Work to be completed: Of all the lines in these entries, how many contain the string "writing"? Give only that count.
========================================================================
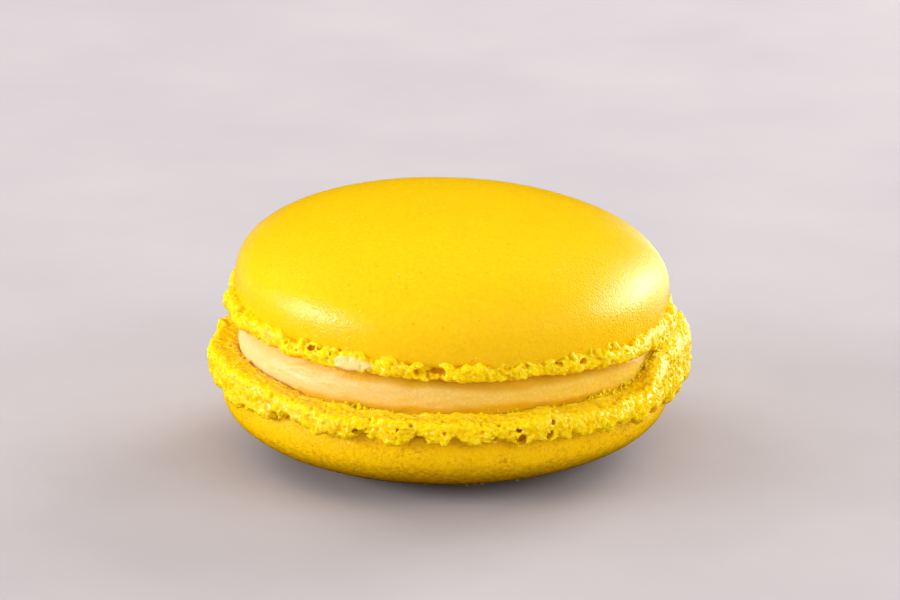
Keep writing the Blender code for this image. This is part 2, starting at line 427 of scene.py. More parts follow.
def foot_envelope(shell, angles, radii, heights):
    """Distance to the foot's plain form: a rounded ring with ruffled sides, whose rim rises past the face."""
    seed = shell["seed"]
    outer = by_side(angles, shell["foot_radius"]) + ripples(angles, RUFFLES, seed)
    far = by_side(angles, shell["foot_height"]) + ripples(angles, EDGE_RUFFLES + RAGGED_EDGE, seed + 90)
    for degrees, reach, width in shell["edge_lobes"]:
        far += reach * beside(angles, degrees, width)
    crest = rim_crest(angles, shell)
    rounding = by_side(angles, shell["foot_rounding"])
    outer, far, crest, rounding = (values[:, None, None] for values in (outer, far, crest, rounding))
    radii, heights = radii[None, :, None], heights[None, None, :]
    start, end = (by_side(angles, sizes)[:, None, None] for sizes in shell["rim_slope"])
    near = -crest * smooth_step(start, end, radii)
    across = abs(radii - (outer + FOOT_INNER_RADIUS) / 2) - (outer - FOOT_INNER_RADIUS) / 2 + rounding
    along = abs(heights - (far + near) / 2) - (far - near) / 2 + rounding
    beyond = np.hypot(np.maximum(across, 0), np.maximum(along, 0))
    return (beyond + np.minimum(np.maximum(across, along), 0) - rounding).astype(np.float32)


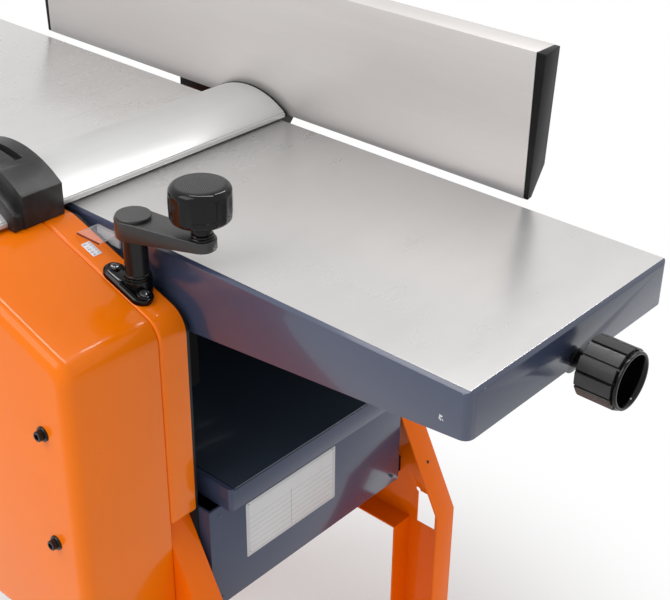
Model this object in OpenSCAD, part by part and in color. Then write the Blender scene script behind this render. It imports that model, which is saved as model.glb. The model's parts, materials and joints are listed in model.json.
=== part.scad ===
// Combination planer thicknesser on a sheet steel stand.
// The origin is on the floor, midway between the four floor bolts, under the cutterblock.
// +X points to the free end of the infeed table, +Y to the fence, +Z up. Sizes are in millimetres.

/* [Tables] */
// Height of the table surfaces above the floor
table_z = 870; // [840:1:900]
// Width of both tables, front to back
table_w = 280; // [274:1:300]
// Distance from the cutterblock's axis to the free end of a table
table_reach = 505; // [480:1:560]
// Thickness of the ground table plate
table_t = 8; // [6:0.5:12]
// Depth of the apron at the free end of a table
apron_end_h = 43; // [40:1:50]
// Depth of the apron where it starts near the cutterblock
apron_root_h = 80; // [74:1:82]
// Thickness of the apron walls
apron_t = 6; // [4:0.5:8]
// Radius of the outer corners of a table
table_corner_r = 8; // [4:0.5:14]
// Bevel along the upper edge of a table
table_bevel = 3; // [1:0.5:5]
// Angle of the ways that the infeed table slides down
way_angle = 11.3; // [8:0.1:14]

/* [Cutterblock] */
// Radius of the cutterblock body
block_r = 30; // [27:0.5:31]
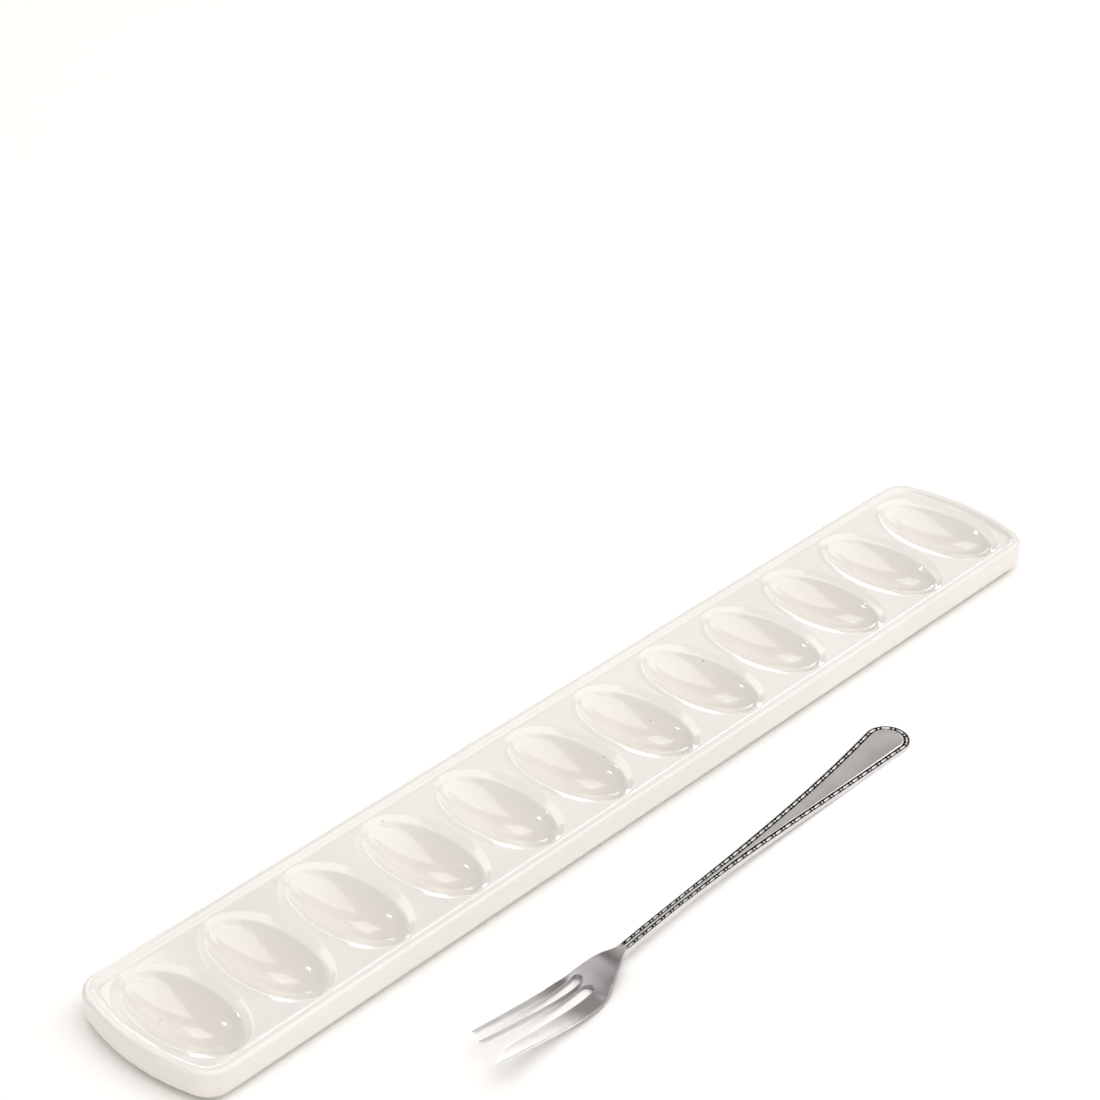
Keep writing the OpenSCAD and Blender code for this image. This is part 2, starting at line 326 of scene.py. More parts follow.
========================================================================
Solution to the exercise: 2